> [CHALLENGE]:
Give every line below again, exactly.

> [SOURCE MATERIAL]:

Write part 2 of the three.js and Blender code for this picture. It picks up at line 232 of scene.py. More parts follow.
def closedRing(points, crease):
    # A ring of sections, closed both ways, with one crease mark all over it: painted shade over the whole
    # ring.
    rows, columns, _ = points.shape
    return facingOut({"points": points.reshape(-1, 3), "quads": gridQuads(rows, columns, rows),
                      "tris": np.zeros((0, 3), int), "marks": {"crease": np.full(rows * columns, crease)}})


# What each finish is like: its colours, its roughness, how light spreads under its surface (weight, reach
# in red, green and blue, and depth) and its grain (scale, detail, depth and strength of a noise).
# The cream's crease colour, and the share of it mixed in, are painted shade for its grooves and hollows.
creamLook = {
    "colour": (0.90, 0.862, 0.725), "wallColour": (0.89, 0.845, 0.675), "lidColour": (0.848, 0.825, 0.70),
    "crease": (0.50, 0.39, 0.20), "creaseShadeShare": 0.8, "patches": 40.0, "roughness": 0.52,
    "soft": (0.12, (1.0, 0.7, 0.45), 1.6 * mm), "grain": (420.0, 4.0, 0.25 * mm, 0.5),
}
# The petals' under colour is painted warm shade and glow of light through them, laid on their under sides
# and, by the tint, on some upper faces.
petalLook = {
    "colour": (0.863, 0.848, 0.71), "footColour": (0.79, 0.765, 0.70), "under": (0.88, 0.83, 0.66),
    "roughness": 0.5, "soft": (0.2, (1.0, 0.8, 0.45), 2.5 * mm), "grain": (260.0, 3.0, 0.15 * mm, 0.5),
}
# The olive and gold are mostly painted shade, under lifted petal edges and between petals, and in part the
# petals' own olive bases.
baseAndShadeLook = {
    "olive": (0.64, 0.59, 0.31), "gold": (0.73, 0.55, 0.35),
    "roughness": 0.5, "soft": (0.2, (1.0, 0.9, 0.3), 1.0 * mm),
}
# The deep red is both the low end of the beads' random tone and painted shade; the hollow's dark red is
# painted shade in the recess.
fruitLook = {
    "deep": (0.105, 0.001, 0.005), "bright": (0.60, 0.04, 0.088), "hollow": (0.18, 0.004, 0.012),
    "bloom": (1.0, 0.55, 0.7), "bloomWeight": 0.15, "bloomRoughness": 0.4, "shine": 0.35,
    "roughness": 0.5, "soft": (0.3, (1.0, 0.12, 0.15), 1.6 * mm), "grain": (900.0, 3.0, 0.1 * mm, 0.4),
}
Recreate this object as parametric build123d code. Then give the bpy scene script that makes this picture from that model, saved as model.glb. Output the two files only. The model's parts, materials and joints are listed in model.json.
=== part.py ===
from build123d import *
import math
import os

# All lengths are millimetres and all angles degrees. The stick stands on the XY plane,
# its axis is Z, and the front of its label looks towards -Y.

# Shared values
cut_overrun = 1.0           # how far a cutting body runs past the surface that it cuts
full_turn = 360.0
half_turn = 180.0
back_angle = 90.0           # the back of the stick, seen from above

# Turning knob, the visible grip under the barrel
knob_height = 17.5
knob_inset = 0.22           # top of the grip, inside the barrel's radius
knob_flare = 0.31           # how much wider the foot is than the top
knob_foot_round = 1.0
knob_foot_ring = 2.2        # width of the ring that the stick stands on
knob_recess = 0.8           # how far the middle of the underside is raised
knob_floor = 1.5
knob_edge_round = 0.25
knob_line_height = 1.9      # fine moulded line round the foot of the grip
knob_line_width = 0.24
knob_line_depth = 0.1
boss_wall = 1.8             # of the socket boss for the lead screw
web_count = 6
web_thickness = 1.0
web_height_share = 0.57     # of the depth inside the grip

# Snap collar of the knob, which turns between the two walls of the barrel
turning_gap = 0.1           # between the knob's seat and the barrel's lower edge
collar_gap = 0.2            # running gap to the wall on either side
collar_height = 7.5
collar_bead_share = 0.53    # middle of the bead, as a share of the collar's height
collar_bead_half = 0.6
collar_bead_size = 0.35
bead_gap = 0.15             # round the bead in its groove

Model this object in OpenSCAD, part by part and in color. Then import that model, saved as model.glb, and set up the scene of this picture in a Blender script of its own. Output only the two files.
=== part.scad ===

> [FINISHED TASK]:
Write part 2 of the three.js and Blender code for this picture. It picks up at line 232 of scene.py. More parts follow.
def closedRing(points, crease):
    # A ring of sections, closed both ways, with one crease mark all over it: painted shade over the whole
    # ring.
    rows, columns, _ = points.shape
    return facingOut({"points": points.reshape(-1, 3), "quads": gridQuads(rows, columns, rows),
                      "tris": np.zeros((0, 3), int), "marks": {"crease": np.full(rows * columns, crease)}})


# What each finish is like: its colours, its roughness, how light spreads under its surface (weight, reach
# in red, green and blue, and depth) and its grain (scale, detail, depth and strength of a noise).
# The cream's crease colour, and the share of it mixed in, are painted shade for its grooves and hollows.
creamLook = {
    "colour": (0.90, 0.862, 0.725), "wallColour": (0.89, 0.845, 0.675), "lidColour": (0.848, 0.825, 0.70),
    "crease": (0.50, 0.39, 0.20), "creaseShadeShare": 0.8, "patches": 40.0, "roughness": 0.52,
    "soft": (0.12, (1.0, 0.7, 0.45), 1.6 * mm), "grain": (420.0, 4.0, 0.25 * mm, 0.5),
}
# The petals' under colour is painted warm shade and glow of light through them, laid on their under sides
# and, by the tint, on some upper faces.
petalLook = {
    "colour": (0.863, 0.848, 0.71), "footColour": (0.79, 0.765, 0.70), "under": (0.88, 0.83, 0.66),
    "roughness": 0.5, "soft": (0.2, (1.0, 0.8, 0.45), 2.5 * mm), "grain": (260.0, 3.0, 0.15 * mm, 0.5),
}
# The olive and gold are mostly painted shade, under lifted petal edges and between petals, and in part the
# petals' own olive bases.
baseAndShadeLook = {
    "olive": (0.64, 0.59, 0.31), "gold": (0.73, 0.55, 0.35),
    "roughness": 0.5, "soft": (0.2, (1.0, 0.9, 0.3), 1.0 * mm),
}
# The deep red is both the low end of the beads' random tone and painted shade; the hollow's dark red is
# painted shade in the recess.
fruitLook = {
    "deep": (0.105, 0.001, 0.005), "bright": (0.60, 0.04, 0.088), "hollow": (0.18, 0.004, 0.012),
    "bloom": (1.0, 0.55, 0.7), "bloomWeight": 0.15, "bloomRoughness": 0.4, "shine": 0.35,
    "roughness": 0.5, "soft": (0.3, (1.0, 0.12, 0.15), 1.6 * mm), "grain": (900.0, 3.0, 0.1 * mm, 0.4),
}
Recreate this object as parametric build123d code. Then give the bpy scene script that makes this picture from that model, saved as model.glb. Output the two files only. The model's parts, materials and joints are listed in model.json.
=== part.py ===
from build123d import *
import math
import os

# All lengths are millimetres and all angles degrees. The stick stands on the XY plane,
# its axis is Z, and the front of its label looks towards -Y.

# Shared values
cut_overrun = 1.0           # how far a cutting body runs past the surface that it cuts
full_turn = 360.0
half_turn = 180.0
back_angle = 90.0           # the back of the stick, seen from above

# Turning knob, the visible grip under the barrel
knob_height = 17.5
knob_inset = 0.22           # top of the grip, inside the barrel's radius
knob_flare = 0.31           # how much wider the foot is than the top
knob_foot_round = 1.0
knob_foot_ring = 2.2        # width of the ring that the stick stands on
knob_recess = 0.8           # how far the middle of the underside is raised
knob_floor = 1.5
knob_edge_round = 0.25
knob_line_height = 1.9      # fine moulded line round the foot of the grip
knob_line_width = 0.24
knob_line_depth = 0.1
boss_wall = 1.8             # of the socket boss for the lead screw
web_count = 6
web_thickness = 1.0
web_height_share = 0.57     # of the depth inside the grip

# Snap collar of the knob, which turns between the two walls of the barrel
turning_gap = 0.1           # between the knob's seat and the barrel's lower edge
collar_gap = 0.2            # running gap to the wall on either side
collar_height = 7.5
collar_bead_share = 0.53    # middle of the bead, as a share of the collar's height
collar_bead_half = 0.6
collar_bead_size = 0.35
bead_gap = 0.15             # round the bead in its groove

Model this object in OpenSCAD, part by part and in color. Then import that model, saved as model.glb, and set up the scene of this picture in a Blender script of its own. Output only the two files.
=== part.scad ===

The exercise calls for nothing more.